● **Direction**
Set down word for word each line from the start of the listing through the line that contains "# The origin", both included.

● **Information provided**
^^^^^^^^^^^^^^^^
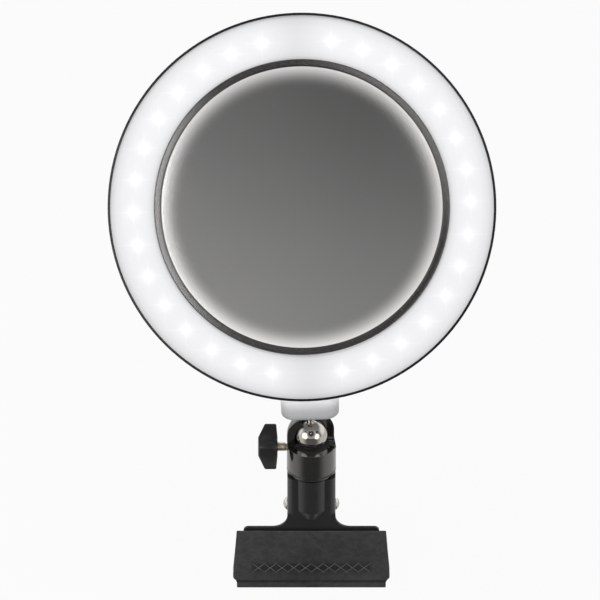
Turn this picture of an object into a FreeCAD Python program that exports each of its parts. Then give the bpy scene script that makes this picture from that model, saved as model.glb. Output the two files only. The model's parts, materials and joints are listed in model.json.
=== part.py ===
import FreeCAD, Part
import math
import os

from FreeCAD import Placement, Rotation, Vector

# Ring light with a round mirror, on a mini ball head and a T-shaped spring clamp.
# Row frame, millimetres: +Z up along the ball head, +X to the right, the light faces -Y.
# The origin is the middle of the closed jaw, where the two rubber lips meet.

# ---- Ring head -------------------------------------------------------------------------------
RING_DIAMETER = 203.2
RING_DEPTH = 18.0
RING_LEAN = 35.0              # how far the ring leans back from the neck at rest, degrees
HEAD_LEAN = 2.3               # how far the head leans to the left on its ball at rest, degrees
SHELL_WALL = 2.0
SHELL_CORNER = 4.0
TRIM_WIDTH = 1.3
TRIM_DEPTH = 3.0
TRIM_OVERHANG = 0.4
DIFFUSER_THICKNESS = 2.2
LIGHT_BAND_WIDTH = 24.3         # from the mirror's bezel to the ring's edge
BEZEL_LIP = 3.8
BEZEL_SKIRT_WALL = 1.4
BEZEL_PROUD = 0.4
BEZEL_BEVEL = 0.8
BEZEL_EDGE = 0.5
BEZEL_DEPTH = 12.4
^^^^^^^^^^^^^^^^
● **Solution below**
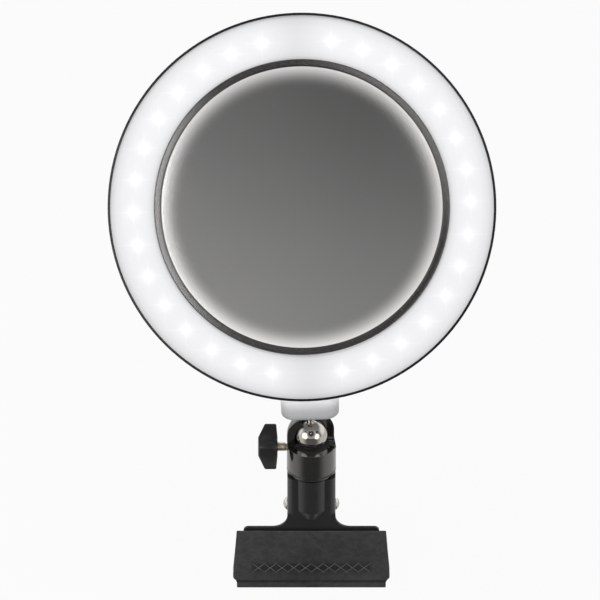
Turn this picture of an object into a FreeCAD Python program that exports each of its parts. Then give the bpy scene script that makes this picture from that model, saved as model.glb. Output the two files only. The model's parts, materials and joints are listed in model.json.
=== part.py ===
import FreeCAD, Part
import math
import os

from FreeCAD import Placement, Rotation, Vector

# Ring light with a round mirror, on a mini ball head and a T-shaped spring clamp.
# Row frame, millimetres: +Z up along the ball head, +X to the right, the light faces -Y.
# The origin is the middle of the closed jaw, where the two rubber lips meet.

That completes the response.